From bloodline came the backbone of Billy Boy, drummer Jessi Calcaterra. “She’s my cousin,” boasts Davis proudly. “When we started to form the band in early 2006, I called Jessi. She was living in this bum-fuck town in Colorado and I said, ‘Get your ass to L.A., girl!’” Citing the legendary jazz skin-smasher, Buddy Rich, as a prime influence, Jessi hits hard, rarely smiles, and has no problem kicking her cousin’s ass if he gets a little too fabulous. “I love him, diva and all.”


Rounding out the quintet on guitar is the group’s elder statesman, 18-year-old Greg West. Cut from vintage Beck/Page fabric, the blues conscious axe-wielder found Billy Boy through My Space. Twenty minutes into his audition, Davis stopped the jam and asked the southpaw to join the band, casting adrift his scholarship to the Berklee School of Music. “Hey, it’s like that Tom Cruise line from Risky Business,” muses Greg. “‘Sometimes you just have to say, what the fuck?’”


How does a bunch of unknown teenagers playing local gigs for friends at backyard parties and all-ages clubs around town land a recording contract with Ironworks Music, the independent label founded by Emmy-award winning actor Kiefer Sutherland and veteran singer/songwriter /producer, Jude Cole? “A local radio station program director invited me to see them play live,” says Jude Cole. “I was floored by the performance. Truly blown away. When I heard other companies whom Billy Boy had showcased for felt it best to let them develop for another two or three years, I said ‘I’m signing them now!’ I'll put it out as-is and let them develop the old fashioned way, over a few records if that's what it takes.' Their arrival was serendipitous. I feel blessed. I will never be as cool as Davis. We’re going to make the record and that’s it. The kids will do the rest. Door to door, show-to-show, fan to fan.”


“I can’t wait to get in a shitty van and travel the country!” exudes Davis. “Play our songs, speak our truth to audiences who can relate to our sense of frustration with this troubled world. Yeah we’ve got songs about getting laid and blowing shit up but it’s more than that. It’s teenage rebellion, trying-to-be-heard stuff. Nobody listens to teenagers or gives a shit about what’s on our minds. People say we’re the future. We have to save the planet. If that’s true, doesn’t it make sense to listen to us while we’re young, while we’re learning, instead of when its too late and we’ve gotten all cynical and lost our youthful perspective, not to mention our faith?”

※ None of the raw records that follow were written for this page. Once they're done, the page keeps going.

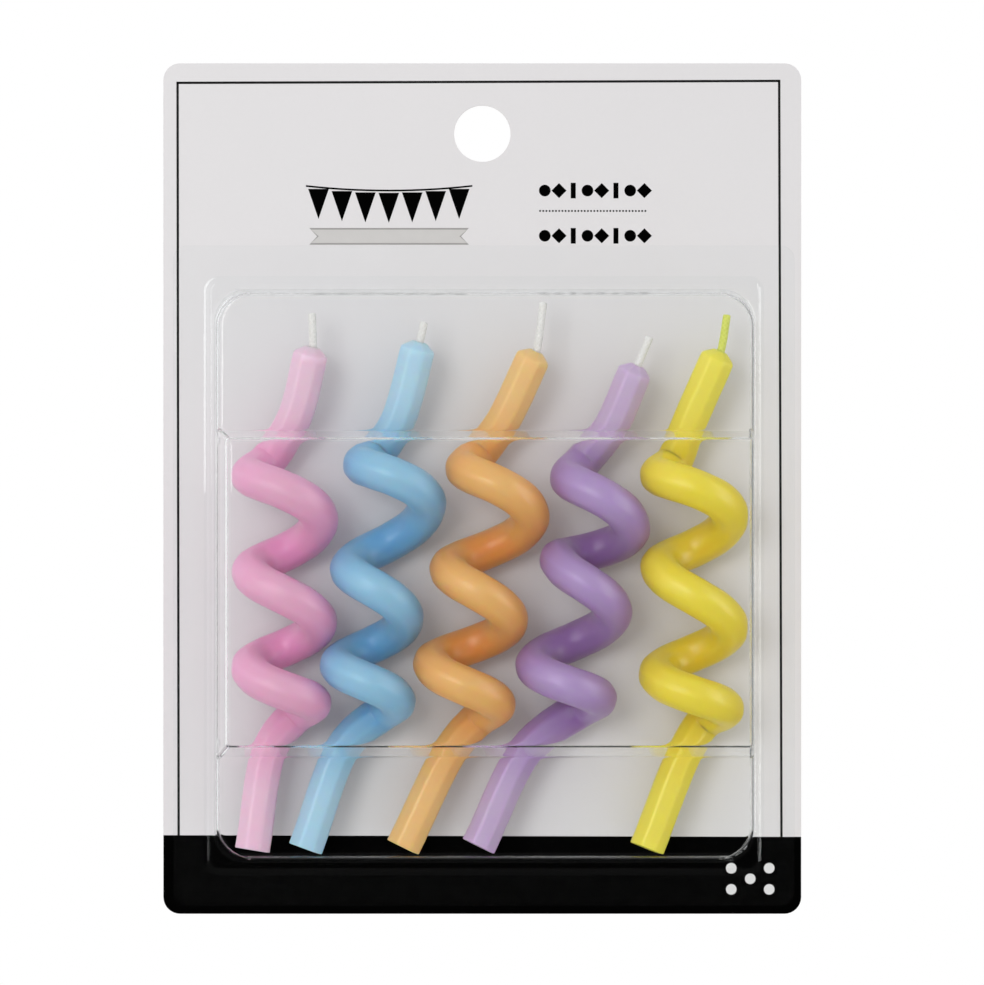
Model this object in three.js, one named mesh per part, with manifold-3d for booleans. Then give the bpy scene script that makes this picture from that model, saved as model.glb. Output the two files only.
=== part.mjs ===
// Five spiral birthday candles in a clear blister on a hang card.
//
// Millimetres, +Z up. The pack faces -Y. The origin is the centre of the hang hole on the back of the card.
// The pieces are drawn in the picture plane (x to the right, y up, z towards the viewer) inside one group,
// which is then stood upright.
import * as THREE from 'three';
import { mergeVertices } from 'three/addons/utils/BufferGeometryUtils.js';
import Module from 'manifold-3d';

const wasm = await Module();
wasm.setup();

// Backing card: 4.5 by 6 inch board
const card = { width: 114.3, height: 152.4, thickness: 0.5, cornerRadius: 3 };
const hangHole = { diameter: 10.1, belowTop: 12.6 };
const cardTop = hangHole.belowTop;
const cardBottom = cardTop - card.height;

// Blister: one formed sheet. Depths are measured from the front of the card, and a draft is how far a wall
// leans inwards for each millimetre of depth.
const sheet = 0.4;
const sealGap = 0.05;
const blisterX = 0.3;
const flange = { width: 111.2, height: 118.2, cornerRadius: 2.5, bottom: cardBottom + 1.5 };
const plinth = { width: 98, height: 105, cornerRadius: 1.6, bottom: cardBottom + 8.1, depth: 0.9, inset: 0.3 };
const tray = { width: 96.9, height: 102.7, cornerRadius: 6, bottom: cardBottom + 9.4, depth: 13 };
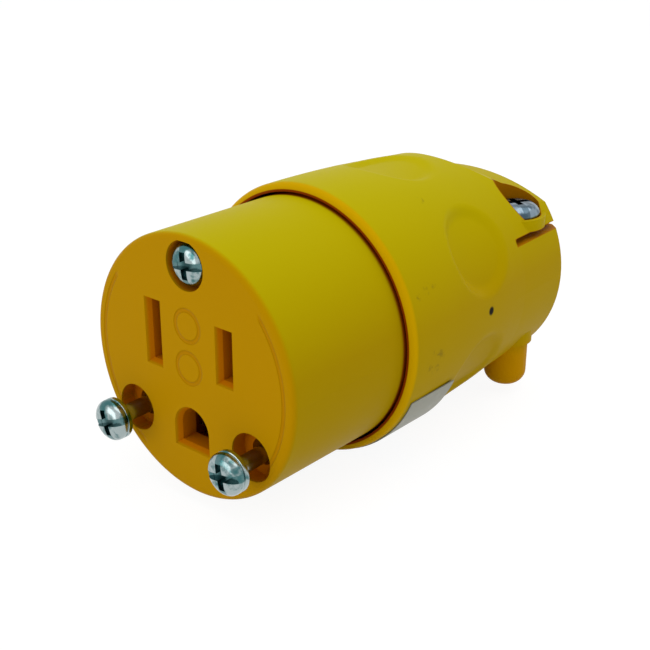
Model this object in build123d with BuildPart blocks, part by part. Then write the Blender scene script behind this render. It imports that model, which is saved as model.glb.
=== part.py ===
from build123d import *
from math import cos, radians, sin
import os

# Three-wire cord connector, in millimetres. The mating face lies at Y = 0 and looks along -Y, the
# cord leaves along +Y, +Z is up, and the origin is the centre of the mating face.

# Fits
slip = 0.1                # between pieces that slide together
shell_gap = 0.4           # all round the face body inside the collar
loose_gap = 0.3           # opened at the shoulders by the two slack screws

# Face body
face_radius = 17.7
face_edge = 0.8
body_length = 27.0
face_wall = 3.2

# Blade slots and earth hole, at the standard spacing of this pattern
blade_x = 6.35
blade_z = 3.4
earth_drop = 11.89
slot_width = 2.0
line_slot = 6.8
neutral_slot = 8.2
earth_radius = 2.65
earth_flat = 2.5          # from the centre of the earth hole down to its flat side
lead_in = 0.5
lead_depth = 0.9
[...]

The alchemy of rock n’ roll, be it classic, alternative, punk, prog --choose your (excuse the expression) poison – is a great song delivered by ecstatic performers and the effect that combination has on the fan. When you listen to tracks like the New York Dolls’ infused “Sweet , Gone, Saturday’s Child," mature, introspective ballads like “Another Lonely Start,” and "4 Leaf Clover," the Yardbirds-esque "Dirty Bomb," or the Alice Cooper bludgeoned angst anthem, “Falling in Love with a Higher Power,”  ... any listener worth his musicological salt will be taken aback by Billy Boy’s obvious reverence for the masters. But it’s how they interpret and re-imagine what was into what is that sets them apart from the umpteen other teens desperately searching for the brave new groove.


What did you expect from a band whose name was inspired by Stanley Kubrick’s anti-establishment cinematic masterpiece, A Clockwork Orange? Same old, same old? Think again, pretty things.